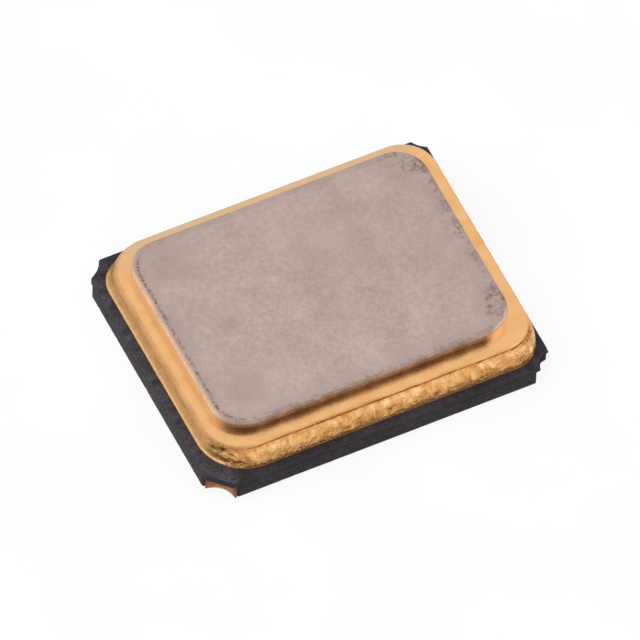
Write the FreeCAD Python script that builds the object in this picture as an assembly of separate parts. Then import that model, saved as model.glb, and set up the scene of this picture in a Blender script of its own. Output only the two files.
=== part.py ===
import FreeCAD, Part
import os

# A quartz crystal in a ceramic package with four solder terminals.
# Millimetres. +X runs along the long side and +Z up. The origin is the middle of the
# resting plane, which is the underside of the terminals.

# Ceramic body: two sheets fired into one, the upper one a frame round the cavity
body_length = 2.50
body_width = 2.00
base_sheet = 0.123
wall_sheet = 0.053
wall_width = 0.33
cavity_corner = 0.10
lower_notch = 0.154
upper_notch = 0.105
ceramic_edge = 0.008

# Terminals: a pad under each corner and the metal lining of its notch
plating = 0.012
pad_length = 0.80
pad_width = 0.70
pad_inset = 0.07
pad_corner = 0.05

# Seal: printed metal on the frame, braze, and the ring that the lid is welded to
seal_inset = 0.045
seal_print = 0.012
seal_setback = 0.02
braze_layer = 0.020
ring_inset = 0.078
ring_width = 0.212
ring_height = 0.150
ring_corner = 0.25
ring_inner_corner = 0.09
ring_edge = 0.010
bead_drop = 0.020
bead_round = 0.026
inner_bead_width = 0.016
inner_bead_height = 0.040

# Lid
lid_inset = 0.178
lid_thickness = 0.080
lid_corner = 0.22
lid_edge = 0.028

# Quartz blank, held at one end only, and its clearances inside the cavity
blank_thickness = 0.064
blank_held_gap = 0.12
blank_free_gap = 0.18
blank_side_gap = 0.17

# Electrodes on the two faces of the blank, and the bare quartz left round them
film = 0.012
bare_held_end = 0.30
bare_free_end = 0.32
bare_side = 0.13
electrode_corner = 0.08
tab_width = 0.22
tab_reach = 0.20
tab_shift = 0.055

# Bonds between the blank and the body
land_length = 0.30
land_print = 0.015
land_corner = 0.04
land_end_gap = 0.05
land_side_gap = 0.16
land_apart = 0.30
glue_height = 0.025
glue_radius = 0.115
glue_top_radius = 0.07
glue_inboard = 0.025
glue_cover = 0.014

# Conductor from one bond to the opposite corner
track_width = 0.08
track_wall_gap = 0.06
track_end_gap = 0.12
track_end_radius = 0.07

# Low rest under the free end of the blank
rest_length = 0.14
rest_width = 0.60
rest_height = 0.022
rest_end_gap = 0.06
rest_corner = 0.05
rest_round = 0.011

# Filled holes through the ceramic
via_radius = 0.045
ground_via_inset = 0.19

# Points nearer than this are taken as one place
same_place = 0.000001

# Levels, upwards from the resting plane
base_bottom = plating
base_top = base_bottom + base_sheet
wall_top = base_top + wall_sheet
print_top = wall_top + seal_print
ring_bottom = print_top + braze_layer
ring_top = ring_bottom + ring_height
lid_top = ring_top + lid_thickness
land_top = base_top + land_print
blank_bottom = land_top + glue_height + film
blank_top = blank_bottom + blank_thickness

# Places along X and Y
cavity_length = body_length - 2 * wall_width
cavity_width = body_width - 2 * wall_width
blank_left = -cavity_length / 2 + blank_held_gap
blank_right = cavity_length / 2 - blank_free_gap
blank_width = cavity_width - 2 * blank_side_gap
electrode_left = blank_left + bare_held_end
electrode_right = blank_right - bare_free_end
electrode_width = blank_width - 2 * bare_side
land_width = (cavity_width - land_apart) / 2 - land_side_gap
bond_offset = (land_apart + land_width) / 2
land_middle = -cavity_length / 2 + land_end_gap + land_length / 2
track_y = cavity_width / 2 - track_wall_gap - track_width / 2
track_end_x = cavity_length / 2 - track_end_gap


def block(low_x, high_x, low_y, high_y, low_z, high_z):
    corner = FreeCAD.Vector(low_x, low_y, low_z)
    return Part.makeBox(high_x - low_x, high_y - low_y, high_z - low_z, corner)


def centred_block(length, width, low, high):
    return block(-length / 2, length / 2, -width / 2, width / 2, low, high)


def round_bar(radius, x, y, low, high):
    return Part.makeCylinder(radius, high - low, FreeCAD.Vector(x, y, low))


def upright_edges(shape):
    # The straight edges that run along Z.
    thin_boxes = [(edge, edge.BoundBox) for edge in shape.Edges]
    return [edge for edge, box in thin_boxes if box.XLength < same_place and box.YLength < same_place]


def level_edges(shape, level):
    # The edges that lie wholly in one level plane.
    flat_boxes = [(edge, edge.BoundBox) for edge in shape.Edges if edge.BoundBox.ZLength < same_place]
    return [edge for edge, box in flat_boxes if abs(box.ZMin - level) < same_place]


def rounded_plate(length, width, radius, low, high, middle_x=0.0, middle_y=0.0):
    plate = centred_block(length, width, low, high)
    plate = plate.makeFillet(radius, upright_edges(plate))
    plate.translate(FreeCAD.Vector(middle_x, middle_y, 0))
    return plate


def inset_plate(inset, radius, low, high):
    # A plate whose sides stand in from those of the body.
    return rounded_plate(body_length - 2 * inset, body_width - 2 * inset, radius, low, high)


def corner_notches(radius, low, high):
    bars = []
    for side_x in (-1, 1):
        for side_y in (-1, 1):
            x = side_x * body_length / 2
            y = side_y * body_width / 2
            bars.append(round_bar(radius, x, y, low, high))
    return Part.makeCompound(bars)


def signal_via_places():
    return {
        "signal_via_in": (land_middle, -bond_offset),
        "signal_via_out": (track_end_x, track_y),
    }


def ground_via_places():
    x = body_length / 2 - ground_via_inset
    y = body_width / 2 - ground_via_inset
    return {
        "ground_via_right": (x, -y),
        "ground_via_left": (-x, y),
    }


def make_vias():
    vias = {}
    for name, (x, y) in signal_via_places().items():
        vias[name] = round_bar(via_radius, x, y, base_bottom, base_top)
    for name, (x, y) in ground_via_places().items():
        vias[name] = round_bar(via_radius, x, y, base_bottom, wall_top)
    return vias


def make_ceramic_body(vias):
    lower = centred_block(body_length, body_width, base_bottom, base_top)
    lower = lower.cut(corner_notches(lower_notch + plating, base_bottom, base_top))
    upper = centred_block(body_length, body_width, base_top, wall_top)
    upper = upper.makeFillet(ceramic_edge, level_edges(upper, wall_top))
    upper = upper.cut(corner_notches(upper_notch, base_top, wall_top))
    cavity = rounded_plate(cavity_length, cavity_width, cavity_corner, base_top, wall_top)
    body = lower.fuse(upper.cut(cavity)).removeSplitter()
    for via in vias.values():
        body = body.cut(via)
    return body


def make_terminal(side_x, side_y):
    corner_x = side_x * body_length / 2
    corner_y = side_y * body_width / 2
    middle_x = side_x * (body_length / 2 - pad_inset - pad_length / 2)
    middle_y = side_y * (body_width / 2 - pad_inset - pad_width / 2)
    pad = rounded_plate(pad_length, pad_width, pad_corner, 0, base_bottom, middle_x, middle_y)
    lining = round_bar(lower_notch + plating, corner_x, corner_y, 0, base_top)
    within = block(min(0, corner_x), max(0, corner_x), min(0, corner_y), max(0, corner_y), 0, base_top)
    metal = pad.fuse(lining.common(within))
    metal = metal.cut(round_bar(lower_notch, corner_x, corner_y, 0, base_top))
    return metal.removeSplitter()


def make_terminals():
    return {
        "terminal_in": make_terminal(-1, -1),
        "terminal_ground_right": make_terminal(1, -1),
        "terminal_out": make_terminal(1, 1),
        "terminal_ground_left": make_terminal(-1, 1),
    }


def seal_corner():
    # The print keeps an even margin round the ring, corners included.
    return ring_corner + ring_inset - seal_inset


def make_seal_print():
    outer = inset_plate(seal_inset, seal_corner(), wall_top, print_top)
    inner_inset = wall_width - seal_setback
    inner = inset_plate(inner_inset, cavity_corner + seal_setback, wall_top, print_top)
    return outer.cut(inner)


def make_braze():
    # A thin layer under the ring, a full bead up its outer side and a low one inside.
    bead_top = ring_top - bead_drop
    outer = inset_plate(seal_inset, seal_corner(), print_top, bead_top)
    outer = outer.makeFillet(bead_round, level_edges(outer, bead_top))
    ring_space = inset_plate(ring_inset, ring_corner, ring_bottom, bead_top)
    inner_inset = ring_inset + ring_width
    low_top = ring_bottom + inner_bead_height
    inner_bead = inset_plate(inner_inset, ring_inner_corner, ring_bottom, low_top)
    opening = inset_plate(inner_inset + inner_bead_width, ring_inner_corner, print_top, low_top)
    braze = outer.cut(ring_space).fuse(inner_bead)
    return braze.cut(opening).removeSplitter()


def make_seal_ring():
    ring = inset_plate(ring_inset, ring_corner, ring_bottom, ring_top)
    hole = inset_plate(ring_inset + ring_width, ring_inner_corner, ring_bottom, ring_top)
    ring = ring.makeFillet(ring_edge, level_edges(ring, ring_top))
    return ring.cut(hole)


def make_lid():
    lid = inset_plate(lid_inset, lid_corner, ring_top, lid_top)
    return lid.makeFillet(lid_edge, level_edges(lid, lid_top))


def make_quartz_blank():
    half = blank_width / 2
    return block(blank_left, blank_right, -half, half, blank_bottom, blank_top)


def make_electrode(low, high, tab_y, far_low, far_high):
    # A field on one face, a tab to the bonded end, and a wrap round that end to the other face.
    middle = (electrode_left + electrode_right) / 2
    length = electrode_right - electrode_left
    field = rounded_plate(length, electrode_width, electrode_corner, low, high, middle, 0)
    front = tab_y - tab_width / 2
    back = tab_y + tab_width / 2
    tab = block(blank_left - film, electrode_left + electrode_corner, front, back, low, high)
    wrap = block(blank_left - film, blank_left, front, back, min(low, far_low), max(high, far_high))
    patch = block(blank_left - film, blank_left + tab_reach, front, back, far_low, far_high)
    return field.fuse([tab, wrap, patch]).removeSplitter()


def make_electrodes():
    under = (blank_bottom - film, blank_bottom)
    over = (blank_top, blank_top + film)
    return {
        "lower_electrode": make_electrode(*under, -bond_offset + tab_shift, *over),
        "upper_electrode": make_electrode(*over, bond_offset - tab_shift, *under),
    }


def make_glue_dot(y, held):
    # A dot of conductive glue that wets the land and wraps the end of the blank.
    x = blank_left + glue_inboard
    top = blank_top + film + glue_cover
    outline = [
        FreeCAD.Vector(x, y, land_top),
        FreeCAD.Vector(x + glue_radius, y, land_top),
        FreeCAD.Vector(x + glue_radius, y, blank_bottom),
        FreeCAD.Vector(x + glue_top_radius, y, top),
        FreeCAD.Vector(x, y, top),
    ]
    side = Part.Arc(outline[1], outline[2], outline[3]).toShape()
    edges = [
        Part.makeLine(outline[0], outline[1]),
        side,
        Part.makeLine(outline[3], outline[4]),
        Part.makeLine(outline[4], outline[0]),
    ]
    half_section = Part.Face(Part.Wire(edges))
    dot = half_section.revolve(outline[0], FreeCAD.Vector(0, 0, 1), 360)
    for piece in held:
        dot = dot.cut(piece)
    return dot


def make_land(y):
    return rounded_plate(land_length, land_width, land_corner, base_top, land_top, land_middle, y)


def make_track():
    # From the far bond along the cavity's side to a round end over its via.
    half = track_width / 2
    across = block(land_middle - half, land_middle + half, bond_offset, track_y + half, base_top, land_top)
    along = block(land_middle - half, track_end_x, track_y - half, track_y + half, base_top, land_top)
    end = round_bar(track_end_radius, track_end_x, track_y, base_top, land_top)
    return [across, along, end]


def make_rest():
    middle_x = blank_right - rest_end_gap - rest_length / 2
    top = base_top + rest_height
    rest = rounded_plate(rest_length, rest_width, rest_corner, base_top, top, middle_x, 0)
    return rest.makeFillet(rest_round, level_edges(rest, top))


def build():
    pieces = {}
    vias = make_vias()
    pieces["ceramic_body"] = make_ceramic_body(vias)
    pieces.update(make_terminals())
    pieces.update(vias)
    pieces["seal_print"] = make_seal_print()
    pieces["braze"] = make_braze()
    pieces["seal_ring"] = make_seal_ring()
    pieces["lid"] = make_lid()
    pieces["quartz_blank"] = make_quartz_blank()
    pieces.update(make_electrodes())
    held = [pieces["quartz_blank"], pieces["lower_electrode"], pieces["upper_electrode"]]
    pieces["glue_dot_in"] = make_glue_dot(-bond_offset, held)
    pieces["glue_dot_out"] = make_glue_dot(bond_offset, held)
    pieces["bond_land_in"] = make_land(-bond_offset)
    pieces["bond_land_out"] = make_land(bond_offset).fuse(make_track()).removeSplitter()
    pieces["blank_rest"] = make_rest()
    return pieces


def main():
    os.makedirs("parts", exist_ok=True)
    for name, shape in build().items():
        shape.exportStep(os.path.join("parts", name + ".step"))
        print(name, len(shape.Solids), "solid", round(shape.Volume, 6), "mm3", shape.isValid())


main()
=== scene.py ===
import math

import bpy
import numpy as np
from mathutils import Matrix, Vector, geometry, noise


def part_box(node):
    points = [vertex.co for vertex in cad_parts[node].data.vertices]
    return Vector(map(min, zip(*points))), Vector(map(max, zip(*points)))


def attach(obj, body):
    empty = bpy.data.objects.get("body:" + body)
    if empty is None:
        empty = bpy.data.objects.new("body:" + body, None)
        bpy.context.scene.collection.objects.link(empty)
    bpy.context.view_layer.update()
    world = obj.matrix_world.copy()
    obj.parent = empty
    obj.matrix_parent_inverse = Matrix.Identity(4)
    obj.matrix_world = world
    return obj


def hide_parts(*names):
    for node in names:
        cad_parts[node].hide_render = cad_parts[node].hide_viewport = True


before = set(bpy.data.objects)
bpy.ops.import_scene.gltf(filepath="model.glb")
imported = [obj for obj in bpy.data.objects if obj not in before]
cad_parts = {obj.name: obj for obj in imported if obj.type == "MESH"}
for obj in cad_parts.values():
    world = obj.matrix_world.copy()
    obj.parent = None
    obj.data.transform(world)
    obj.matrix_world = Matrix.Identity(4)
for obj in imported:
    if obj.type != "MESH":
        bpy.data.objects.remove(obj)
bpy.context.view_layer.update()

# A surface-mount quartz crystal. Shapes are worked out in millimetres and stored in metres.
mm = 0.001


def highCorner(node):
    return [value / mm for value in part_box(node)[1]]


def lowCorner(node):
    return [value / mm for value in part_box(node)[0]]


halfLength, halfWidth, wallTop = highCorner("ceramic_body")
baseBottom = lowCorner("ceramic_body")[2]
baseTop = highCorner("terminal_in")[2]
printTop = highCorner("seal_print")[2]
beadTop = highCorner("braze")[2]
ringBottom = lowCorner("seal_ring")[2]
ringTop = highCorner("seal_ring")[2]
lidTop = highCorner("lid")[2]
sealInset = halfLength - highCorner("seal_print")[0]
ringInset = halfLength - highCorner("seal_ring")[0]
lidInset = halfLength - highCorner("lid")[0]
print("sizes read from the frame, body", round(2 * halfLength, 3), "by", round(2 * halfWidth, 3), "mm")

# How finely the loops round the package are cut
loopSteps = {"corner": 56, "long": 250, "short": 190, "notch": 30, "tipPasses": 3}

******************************

#### EXERCISE DETAILS:
Locate all lines holding the word "FreeCAD", then copy them out.

#### FULL SOLUTION:
Write the FreeCAD Python script that builds the object in this picture as an assembly of separate parts. Then import that model, saved as model.glb, and set up the scene of this picture in a Blender script of its own. Output only the two files.
import FreeCAD, Part
    corner = FreeCAD.Vector(low_x, low_y, low_z)
    return Part.makeCylinder(radius, high - low, FreeCAD.Vector(x, y, low))
    plate.translate(FreeCAD.Vector(middle_x, middle_y, 0))
        FreeCAD.Vector(x, y, land_top),
        FreeCAD.Vector(x + glue_radius, y, land_top),
        FreeCAD.Vector(x + glue_radius, y, blank_bottom),
        FreeCAD.Vector(x + glue_top_radius, y, top),
        FreeCAD.Vector(x, y, top),
    dot = half_section.revolve(outline[0], FreeCAD.Vector(0, 0, 1), 360)